Now the question is: Should Burnes be rewarded as the apotheosis of the modern starting pitcher? Or should Buehler or Wheeler be rewarded for embodying the only Dylan Thomas poem anyone’s read by raging against the dying of the light?


Award arguments aren’t really about the players. They’re about values. From blinkered partisans to quantitative hard-liners to narrative-obsessed clubhouse insiders, everyone who advocates for an award candidate is trying to sell you a way of looking at or thinking about the sport. The actual player on the ballot is merely an avatar for a system of evaluation.

This became clearer than ever in the late 2000s, when sabermetrics upset the established quantitative balance of the sport. WAR, K%, WPA, FIP, and a collection of initialisms worthy of the federal government came in and displaced the back-of-the-baseball-card stats in award voting primacy. But while the war to get to that place was long and waged on many fronts, the 2010 AL Cy Young vote was its Saratoga.

That year, Félix Hernández—who threw 249 stellar innings for an absolutely hopeless 101-loss Mariners team—won the AL Cy Young Award with a 13-12 record. And he did so decisively, receiving 21 of 28 first-place votes. The vote killed the idea that wins are an important indicator of a pitcher’s quality—but wins wouldn’t have persisted for so long as an indicator of value if the two things weren’t tied so closely together.

In fact, in an amusing historical footnote, the correlation between wins and success in Cy Young voting is actually greater now than it was before Hernández won his watershed award. From the start of the two–Cy Young era in 1967 until 2009, 57 percent of awards went to pitchers who at least shared the league lead in wins. From 2010 to 2020, 68 percent of Cy Young Awards went to wins leaders, and at least one of the two trophies has gone to a league leader in wins 11 years running.

Still, the practical fineness of that distinction hasn’t mitigated the ferocity of the fight; as recently as September 2018, Ken Rosenthal wrote a column about that year’s AL Cy Young race and said: “Those who want to keep calling the writers Neanderthals and worse for their voting patterns, feel free. But when it comes to the value of wins, let me make this very clear: YOU’VE WON.”

In that same column, however, Rosenthal also laid out a definitive treatise on one of the two new Cy Young voting fault lines: quantity versus quality. Rosenthal quoted extensively from one of that year’s two front-runners, Justin Verlander, who believed he deserved the Cy Young because he’d thrown substantially more innings than his rival, Tampa Bay’s Blake Snell. Snell, who led the AL in ERA and—hilariously—wins, would throw some 33 1/3 fewer innings than Verlander by season’s end and become the first starter to win the Cy Young in a full season without at least coming close to 200 innings pitched. Verlander struck out more batters per inning than Snell and walked half as many batters per inning, but had an ERA six-tenths of a run higher.

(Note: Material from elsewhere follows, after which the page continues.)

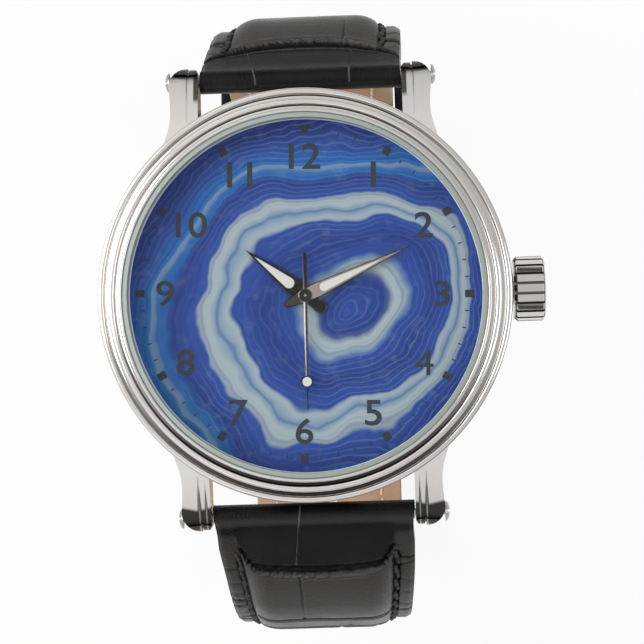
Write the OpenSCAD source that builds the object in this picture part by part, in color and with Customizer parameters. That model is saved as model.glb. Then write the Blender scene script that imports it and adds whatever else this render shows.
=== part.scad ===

That battle speaks to the second fault line in modern Cy Young voting: results versus peripherals. Getting more granular than wins and ERA was only the first step in baseball’s tumble into empiricism. Wins are the product of run prevention (runs allowed and ERA), which is the product of keeping runners off base. That in turn is a function of missing bats and inducing weak contact, which comes from command, sequencing, velocity, and movement. All this has been common knowledge in baseball coaching circles for more than 100 years, but in the past decade and a half, we’ve gained the ability to quantify those aspects of the game.

So which is more important, results or peripherals? Do we reward pitchers for excelling in the areas they can control, or for achieving what they set out to accomplish—recording outs and, yes, winning games? This divide has no clear empirically based choice, and no consensus among the sabermetric community. Of the three major computations of WAR, for example, Baseball-Reference uses runs allowed as the baseline for pitchers, while FanGraphs and Baseball Prospectus use ERA estimators.

What makes this NL Cy Young race particularly interesting, then, is the clarity of the fault lines between quality and quantity and results and underlying stats. There’s a candidate for every worldview—plus a Goldilocks contender in Brandon Woodruff, who’s close to Burnes on the underlying numbers front and isn’t scraping quite as close to the minimum threshold for qualifying for the ERA title.

Brandon Woodruff

Wins Winning% ERA IP RA/9 bWAR K% K-BB% xwOBA* FIP DRA- fWAR WARP
Wins Winning% ERA IP RA/9 bWAR K% K-BB% xwOBA* FIP DRA- fWAR WARP
7 (16th) .538 (14th) 2.18 (3rd) 140 1/3 (9th) 2.37 (3rd) 5.0 (4th) 29.9 (4th) 23.3 (6th) .267 (4th) 2.75 (3rd) 67 (T-2nd) 4.1 (4th) 3.9 (3rd)

But Woodruff isn’t leading the league in any significant statistical category; he’s just in the proverbial ballpark, like a human dialectical synthesis. Without a number or a narrative to hang his candidacy on, he’s unlikely to attract enough first-place votes to win even if Buehler, Burnes, and Wheeler divide opinion along various methodological and ideological lines.

At this point, it probably would take something like a September reign of terror from Miley to clarify the Cy Young race. Because right now, there are at least three front-runners for the award, depending on who you ask.